P201. We recently heard a salesperson say, "Clients are slow to make decisions—I could sell more if they were faster." She was making the conditions of the game—selling—an obstacle. This is as absurd as a team that constantly failed to score saying, "We would have won if the field were only ninety yards long instead of a hundred." Or team members complaining, "We would have won if the players on the other side weren't so strong." If something occurs to you and others as an obstacle, you'll push back by playing on the obstacle's terms. Instead, make the obstacle conditions of the game. Like it or not, you are playing on a field that is one hundred yards long against strong players, with clients slow to make decisions. Given these conditions, what will you do to win?

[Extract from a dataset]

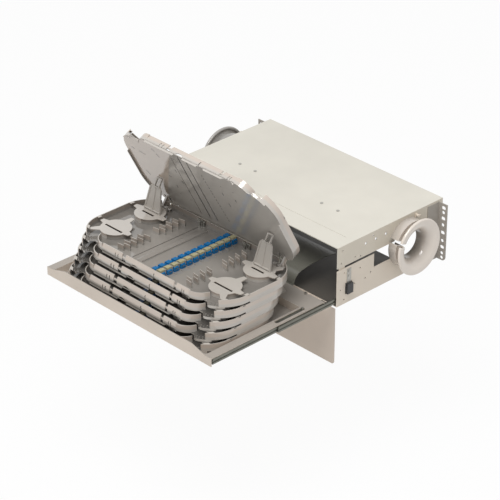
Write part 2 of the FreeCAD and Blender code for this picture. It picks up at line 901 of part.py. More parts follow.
def reel(side, advance, turn):
    """A fibre reel: a round stem under a plate whose slots leave curved petals."""
    floor = size("tray_floor") - size("tray_hinge_height")
    top = floor + size("reel_top")
    plate_low = top - size("reel_plate")
    centre = (side, -advance)
    stem = rod("z", centre, size("reel_stem_radius"), (floor, plate_low))
    hollow = rod("z", centre, size("reel_stem_radius") - size("tray_wall"), (floor, top + 1))
    disc = rod("z", centre, size("reel_radius"), (plate_low, top))
    slots = []
    for angle in (turn, turn + 90):
        slot = doc.addObject("Part::Box", "petal_slot")
        bind(slot, "Length", size("reel_radius") * 2 + 2)
        bind(slot, "Width", size("reel_slot"))
        bind(slot, "Height", size("reel_plate") + 2)
        slot.Placement = FreeCAD.Placement(
            FreeCAD.Vector(0, 0, 0), FreeCAD.Rotation(FreeCAD.Vector(0, 0, 1), angle)
        )
        cos, sin = math.cos(math.radians(angle)), math.sin(math.radians(angle))
        reach, half = size("reel_radius") + 1, size("reel_slot") / 2
        bind(slot, "Placement.Base.x", side - reach * cos + half * sin)
        bind(slot, "Placement.Base.y", -advance - reach * sin - half * cos)
        bind(slot, "Placement.Base.z", plate_low - 1)
        slots.append(slot)
    return cut(fuse(stem, disc), hollow, *slots)


def boss_spans():
    """The hinge knuckles of a tray, on both sides of the tower's and of the lug's slot."""
    half = size("hinge_plate") / 2 + size("hinge_side_gap")
    width = size("hinge_boss_width")
    tower, lug = tower_middle, lug_middle
    return [(tower - half - width, tower - half), (tower + half, lug - half), (lug + half, lug + half + width)]


def make_tray_pattern():
    """One tray about its own hinge axis: a flat tub with rounded corners and open entries."""
    bottom = -size("tray_hinge_height")
    floor = bottom + size("tray_floor")
    rim = bottom + size("tray_height")
    half = tray_half
    front = -size("tray_front")
    wall = size("tray_wall")
    tub = cut(rounded_block(as_size(0), bottom, rim), rounded_block(wall, floor, rim + 1))
    front_wall = size("tray_front_wall_half")
    entry = box((front_wall, half + 1), (front - 1, -size("tray_entry_start")), (floor, rim + 1))
    tub = cut(tub, *both_sides(entry))
    radius = size("tray_curl_radius")
    centre = (front_wall, front + radius)
    ring = cut(
        rod("z", centre, radius, (floor, rim)),
        rod("z", centre, radius - wall, (floor - 1, rim + 1)),
    )
    quarter = box((front_wall, front_wall + radius), (front, front + radius), (floor, rim))
    curl = common(ring, quarter)
    boss = size("hinge_boss_radius")
    bosses = []
    for span in boss_spans():
        bosses.append(rod("x", (as_size(0), as_size(0)), boss, span))
        bosses.append(box(span, (-boss, boss), (bottom, as_size(0))))
    low = bottom - boss
    trim = box((0, half), (-boss * 2, size("tray_rear") + boss), (low, bottom))
    bosses = [cut(fuse(*bosses), trim)]
    spans = boss_spans()
    slots = []
    for left, right in zip(spans, spans[1:]):
        slot_y = (-size("hinge_slot_end"), size("tray_rear") + 1)
        slots.append(box((left[1], right[0]), slot_y, (bottom - 1, rim + 1)))
    bore = rod(
        "x",
        (as_size(0), as_size(0)),
        size("hinge_pin_radius") + size("running_gap"),
        (spans[0][0] - 1, spans[-1][1] + 1),
    )
    reels = both_sides(reel(front_reel_side, size("front_reel_advance"), 45))
    reels += both_sides(reel(rear_reel_side, size("rear_reel_advance"), 0))
    side, width = size("fin_side"), size("fin_width")
    fins = []
    for number in range(SIZES["fin_count"]):
        y = -size("fin_advance") - size("fin_pitch") * number
        span = (y - size("fin_thickness"), y)
        fins += both_sides(box((side, side + width), span, (floor, floor + size("fin_height"))))
    channel = size("channel_side")
    ribs = [
        box((-x, -x + wall), (front + wall, size("tray_rear") - wall), (floor, floor + size("channel_height")))
        for x in (channel, channel / 2)
    ]
    parts = [tub, *both_sides(curl), *both_sides(bosses[0]), *reels, *fins, *ribs]
    slots = slots + [mirrored(slot) for slot in slots]
    return cut(fuse(*parts), *slots, *both_sides(bore))


def make_adapter_pattern():
    """The row of adapters and the row of their caps, about a tray's hinge axis."""
    floor = size("tray_floor") - size("tray_hinge_height")
    start = size("adapter_side")
    end = start + size("adapter_length")
    width = size("adapter_width")
    body_top = floor + size("adapter_height")
    cap_top = body_top + size("adapter_cap_height")
    cap_start = start + (size("adapter_length") - size("adapter_cap_length")) / 2
    cap_end = cap_start + size("adapter_cap_length")
    first = size("tray_rear") - size("tray_wall") - size("adapter_rear_gap")
    bodies, caps = [], []
    for number in range(SIZES["adapter_count"]):
        y = first - size("adapter_pitch") * number
        span = (y - width, y)
        bodies.append(box((start, end), span, (floor, body_top)))
        caps.append(box((cap_start, cap_end), span, (body_top, cap_top)))
    return bodies, caps


def arm_angle():
    """The prop arm's slope from the tray's floor, so that its tip stops just below the raised tray."""
    tilt = size("raised_tray_angle")
    axis = (-size("tray_step"), size("tray_pitch"))
    foot = (size("arm_advance"), size("arm_height"))
    beside = (axis[0] - foot[0]) * -sine(tilt) + (axis[1] - foot[1]) * cosine(tilt)
    short = size("tray_hinge_height") + size("arm_thickness") / 2 + gap
    return tilt + arc_sine((beside - short) / size("arm_length"))


def make_trays():
    pattern = make_tray_pattern()
    bodies, caps = make_adapter_pattern()
    body_row, cap_row = group(*bodies), group(*caps)
    for number in range(1, TRAY_COUNT + 1):
        y, z = tray_axis(number)
        angle = -size("raised_tray_angle") if number == TRAY_COUNT else None
        shell = tray_with_lugs(pattern) if number == TRAY_COUNT - 1 else group(pattern)
        node(put(shell, 0, y, z, angle), f"tray_{number}")
        node(put(group(body_row), 0, y, z, angle), f"adapters_{number}")
        node(put(group(cap_row), 0, y, z, angle), f"adapter_caps_{number}")


def tray_with_lugs(pattern):
    """The fifth tray: as the others, with a lug and a pin on each side that carry the sixth."""
    middle = lug_middle
    half = size("hinge_plate") / 2
    axes = ((as_size(0), as_size(0)), (size("tray_step"), size("tray_pitch")))
    outline = band_outline(axes, size("hinge_boss_radius"), as_size(0))
    bottom = -size("tray_hinge_height")
    foot = [(-size("hinge_slot_end") - size("hinge_boss_radius"), bottom + size("tray_floor") * 2)]
    foot += [(-size("hinge_slot_end") - size("hinge_boss_radius"), bottom)]
    lug = put(plate("lug", "YZ_Plane", foot + [(as_size(0), bottom)] + outline[1:], half * 2), middle - half)
    reach = size("hinge_boss_width") - 1 + size("hinge_side_gap")
    pin = rod("x", axes[1], size("hinge_pin_radius"), (middle - half - reach, middle + half + reach))
    lugs = both_sides(fuse(lug, pin))
    return fuse(pattern, *lugs)


def make_arms():
    """Two ribbed prop arms on the fifth tray's rear reels, under the raised tray."""
    y, z = tray_axis(TRAY_COUNT - 1)
    foot_y, foot_z = y - size("arm_advance"), z + size("arm_height")
    base, tip = size("arm_base_width") / 2, size("arm_tip_width") / 2
    length = size("arm_length")
    rib = size("arm_rib")
    thickness = size("arm_thickness")
    barrel = size("arm_barrel_radius")
    outline = [(-base, 0), (base, 0), (tip, length - rib), (tip - rib, length)]
    outline += [(rib - tip, length), (-tip, length - rib)]
    blade = put(plate("arm_blade", "XZ_Plane", outline, thickness), 0, thickness / 2, 0)
    low, high = barrel + rib, length - rib * 4
    inner_low, inner_high = base - rib - 1, tip - rib + 1
    window = [(rib / 2, low), (inner_low, low), (inner_high, high), (rib / 2, high)]
    window = put(plate("arm_window", "XZ_Plane", window, thickness + 2), 0, thickness / 2 + 1, 0)
    loop = box((rib - tip, tip - rib), (-thickness, thickness), (high + rib, length - rib))
    roll = rod("x", (as_size(0), as_size(0)), barrel, (-base, base))
    bore = rod("x", (as_size(0), as_size(0)), size("arm_pin_radius") + size("running_gap"), (-base - 1, base + 1))
    arm = cut(fuse(blade, roll), *both_sides(window), loop, bore)
    lean = arm_angle() - 90
    placed = put(group(arm), rear_reel_side, foot_y, foot_z, -lean)
    pair(placed, "prop_arm")
    reel_top = z + size("tray_floor") - size("tray_hinge_height") + size("reel_top")
    bracket = size("arm_bracket")
    side = rear_reel_side
    cheeks = []
    for edge in (side - base - gap - bracket, side + base + gap):
        cheeks.append(box((edge, edge + bracket), (foot_y - barrel, foot_y + barrel), (reel_top, foot_z + barrel)))
    reach = base + gap + bracket
    pin = rod("x", (foot_y, foot_z), size("arm_pin_radius"), (side - reach, side + reach))
    pair(fuse(*cheeks, pin), "prop_bracket")


def make_tray_pads():
    """Low pads on the pan floor, under the lowest tray."""
    y, z = tray_axis(1)
    floor = size("pan_bottom") + steel
    top = size("tray_bottom_height") - gap
    half = size("pin_radius") * 3
    pads = []
    for advance in (size("tray_rear_corner"), size("tray_front") - size("tray_front_corner")):
        middle = y - advance
        side = size("fin_side")
        pad = box((side, side + half * 2), (middle - half, middle + half), (floor, top))
        pads += both_sides(pad)
    node(group(*pads), "tray_pads")


def save_nodes():
    """Checks every object and writes one file for each node."""
    doc.recompute()
    for item in doc.Objects:
        if "Invalid" in item.State or "Error" in item.State:
            raise RuntimeError(f"{item.Label} failed: {item.State}")
    os.makedirs("parts", exist_ok=True)
    for item in nodes:
        shape = item.Shape
        if shape.isNull() or not shape.isValid() or not shape.Solids:
            raise RuntimeError(f"{item.Label} has no valid solid")
        shape.exportStep(f"parts/{item.Label}.step")


make_base_shell()
make_cover()
make_ears()
make_bell_mouths()
make_latches()
make_wall_hooks()
make_flap()
make_rails()
make_drawer()
make_guide_sheet()
make_hinge_towers()
make_tray_pads()
make_trays()
make_arms()
save_nodes()
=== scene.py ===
import math

import bmesh
import bpy
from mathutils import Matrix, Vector
from mathutils.geometry import tessellate_polygon
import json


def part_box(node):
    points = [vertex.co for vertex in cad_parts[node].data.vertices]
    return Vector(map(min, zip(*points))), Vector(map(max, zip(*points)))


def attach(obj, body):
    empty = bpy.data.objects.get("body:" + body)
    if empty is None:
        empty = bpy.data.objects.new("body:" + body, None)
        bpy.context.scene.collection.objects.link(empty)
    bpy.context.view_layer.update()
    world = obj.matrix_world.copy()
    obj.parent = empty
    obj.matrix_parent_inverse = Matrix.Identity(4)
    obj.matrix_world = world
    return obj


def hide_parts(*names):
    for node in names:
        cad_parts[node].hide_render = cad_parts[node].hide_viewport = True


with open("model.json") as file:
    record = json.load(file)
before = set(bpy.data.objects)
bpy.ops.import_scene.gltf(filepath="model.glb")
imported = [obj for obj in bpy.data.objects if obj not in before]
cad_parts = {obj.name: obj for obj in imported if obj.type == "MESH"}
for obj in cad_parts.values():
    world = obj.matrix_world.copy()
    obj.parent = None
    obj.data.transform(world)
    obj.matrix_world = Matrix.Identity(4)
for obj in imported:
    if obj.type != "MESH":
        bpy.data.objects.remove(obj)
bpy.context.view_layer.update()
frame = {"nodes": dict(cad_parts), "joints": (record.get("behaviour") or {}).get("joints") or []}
nodes = frame["nodes"]
joints = {joint["name"]: joint for joint in frame["joints"]}

# The camera's place in metres, its direction in degrees, and its lens and sensor in millimetres
CAMERA_PLACE = (2.55251, -2.70255, 1.96527)
CAMERA_AZIMUTH = 46.185
CAMERA_ELEVATION = 29.435
CAMERA_LENS = 163.265
CAMERA_SENSOR = 36.0
CAMERA_CLIP = (0.05, 50.0)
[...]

P205. People will resist you because people resist new ideas all the time. Remember, it was the same for Galileo. Don't take it personally. Resistance is like a thunderstorm: when it rains on you, you get wet—but it isn't personal. You may find yourself resisting your own commitments, making others wrong, and not creating what you know can be. Remember that you can give up anything that doesn't serve you. When something stops you, ask whether what is happening is "wrong" or "bad." If that is how it is occurring for you, alter the questions from "What is wrong?" to "What is missing?" Treat it as a part of the field on which you're playing. Your job is to win in those conditions. There are no obstacles; there are merely conditions of the game. Here is our last word. There are no circumstances in business or in life that you can't handle with the Three Laws. No matter what hurdles you have to jump, challenges you have to face, or unfamiliar territory you have to cross, you're ready for it. Play the game passionately, intensely, and fearlessly. But don't make it significant. It's just a game.